Enter a name for your custom profile so you can easily identify it later in Lightroom. Also, it is here where you can add in copyright information and other options.
Unless you’ve chosen to use a custom color chart, it’s time to export and actually put your freshly made camera profile to use. Exporting the profile is incredibly easy. Click File > Export (your camera name) Profile.
Yes, Adobe calls these profiles recipes, which is fitting in an odd kind of way.
Make sure the export was successful and then click OK (see below).
And you’re done! (Unless you’d like to also save your recipe for editing later in which case just select Save As in addition to the export.)
There’s no locating the new profile or trying to remember where you placed it on your computer. The DNG Profile Editor does everything for you and will park it exactly where it needs to be for use in Lightroom. Speaking of which, let’s use the new profile in Lightroom. Here’s how.

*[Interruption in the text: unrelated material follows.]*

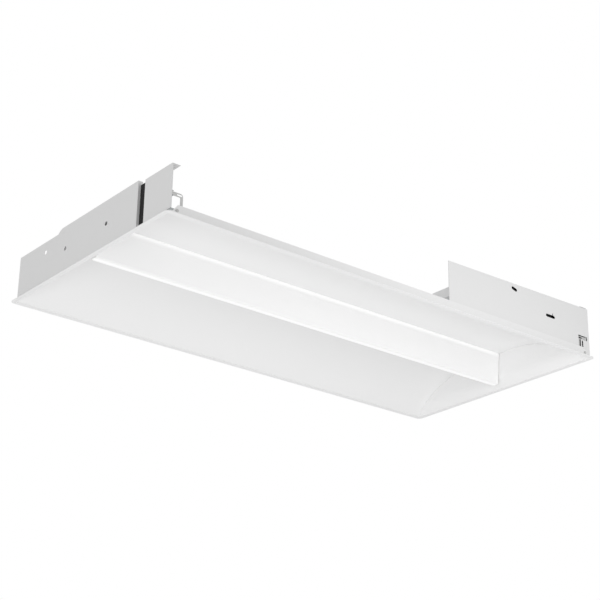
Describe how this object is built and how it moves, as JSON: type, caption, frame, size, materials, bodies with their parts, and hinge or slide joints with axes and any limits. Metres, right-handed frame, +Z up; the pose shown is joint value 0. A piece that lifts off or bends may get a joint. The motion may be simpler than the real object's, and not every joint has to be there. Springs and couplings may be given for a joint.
{
  "type": "recessed troffer light",
  "caption": "Recessed lay-in ceiling light with two arched white wings, a thin centre lens that pulls down, swinging grid clips and a hinged driver box.",
  "frame": {"origin": "middle of the face, on the plane of the ceiling grid under the flanges", "axes": "X along the light, left to right; Y from the near long side to the far one; Z up"},
  "size_m": [1.213, 0.603, 0.126],
  "materials": {
    "white_enamel": "satin",
    "grey_enamel": "satin",
    "zinc_steel": "satin",
    "spring_steel": "satin",
    "bare_aluminium": "satin",
    "lens_acrylic": "satin",
    "board_mask": "matte",
    "connector_plastic": "matte",
    "driver_case": "satin",
    "lead_insulation": "matte",
    "black_rubber": "matte",
    "black_foam": "matte",
    "green_screw": "satin"
  },
  "bodies": {
    "housing": {"near_rail": "white_enamel", "far_rail": "white_enamel", "left_rail": "white_enamel", "right_rail": "white_enamel", "near_wing": "white_enamel", "far_wing": "white_enamel", "left_end_wall": "white_enamel", "right_end_wall": "white_enamel", "left_end_plate": "grey_enamel", "left_corner_plate": "grey_enamel", "right_end_plate": "grey_enamel", "near_side_panel": "grey_enamel", "far_side_panel": "grey_enamel", "panel_rivets": "zinc_steel", "wing_rivets": "zinc_steel", "spine_channel": "zinc_steel", "led_carrier": "bare_aluminium", "carrier_screws": "zinc_steel", "board_screws": "zinc_steel", "board_links": "connector_plastic", "feed_connector": "connector_plastic", "led_board_1": "board_mask", "led_board_2": "board_mask", "led_board_3": "board_mask", "led_board_4": "board_mask", "lens_springs": "spring_steel", "clip_brackets": "zinc_steel", "clip_pins": "zinc_steel", "corner_keys": "zinc_steel", "corner_screws": "zinc_steel", "driver_box": "zinc_steel", "hinge_pins": "zinc_steel", "driver": "driver_case", "driver_screws": "zinc_steel", "input_terminal": "connector_plastic", "output_terminal": "connector_plastic", "wire_connectors": "connector_plastic", "supply_leads": "lead_insulation", "led_leads": "lead_insulation", "grommet": "black_rubber", "groove_foam": "black_foam", "wireway": "zinc_steel", "ground_screw": "green_screw"},
    "lens_body": {"lens": "lens_acrylic", "left_lens_cap": "lens_acrylic", "right_lens_cap": "lens_acrylic"},
    "clip_near_left": {"grid_clip_near_left": "grey_enamel"},
    "clip_near_right": {"grid_clip_near_right": "grey_enamel"},
    "clip_far_left": {"grid_clip_far_left": "grey_enamel"},
    "clip_far_right": {"grid_clip_far_right": "grey_enamel"},
    "cover": {"driver_box_cover": "zinc_steel", "cover_screw": "zinc_steel"}
  },
  "joints": [
    {"name": "lens_pull_down", "type": "slide", "parent": "housing", "child": "lens_body", "axis": [0, 0, -1], "range_m": [0, 0.095]},
    {"name": "clip_near_left_swing", "type": "hinge", "parent": "housing", "child": "clip_near_left", "pos_m": [-0.5885, -0.288, 0.046], "axis": [0, 0, -1], "range_deg": [0, 90]},
    {"name": "clip_near_right_swing", "type": "hinge", "parent": "housing", "child": "clip_near_right", "pos_m": [0.5885, -0.288, 0.046], "axis": [0, 0, 1], "range_deg": [0, 90]},
    {"name": "clip_far_left_swing", "type": "hinge", "parent": "housing", "child": "clip_far_left", "pos_m": [-0.5885, 0.288, 0.046], "axis": [0, 0, 1], "range_deg": [0, 90]},
    {"name": "clip_far_right_swing", "type": "hinge", "parent": "housing", "child": "clip_far_right", "pos_m": [0.5885, 0.288, 0.046], "axis": [0, 0, -1], "range_deg": [0, 90]},
    {"name": "cover_hinge", "type": "hinge", "parent": "housing", "child": "cover", "pos_m": [0.4, -0.1977, 0.1146], "axis": [-1, 0, 0], "range_deg": [0, 110]}
  ]
}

If you had Lightroom open while you made your new profile, be sure to restart it for the changes to take effect. Next, scroll down to the Camera Calibration Panel of the Develop module. Click on the Profile drop-down.
Boom. There is your newly minted camera profile. Remember, these profiles are camera exclusive. For example, the profile I just made will only work with a Canon 5D MK3. It won’t work an image from my Sony A7R, for example.
Is the DNG Profile Editor a piece of software that is intended for everyone? Well, not exactly. That isn’t to say that even non-professional shooters can make great use of its tools.
It allows you to customize exactly how Adobe handles its RAW files and enables you to save new camera profiles to fit different situations. If you regularly employ artificial lighting on location or in the studio you will love the DNG Profile Editor. Oh, and remember, as I mentioned before these profiles can also be used in Adobe Camera Raw (inside Photoshop).
Just select your custom profiles from the Camera Calibration section of ACR and continue as usual.
Thanks for sticking with me all the way to the end. I hope you at least give the DNG Profile Editor a test drive. After all, it’s free and could potentially open up new creative possibilities for your work.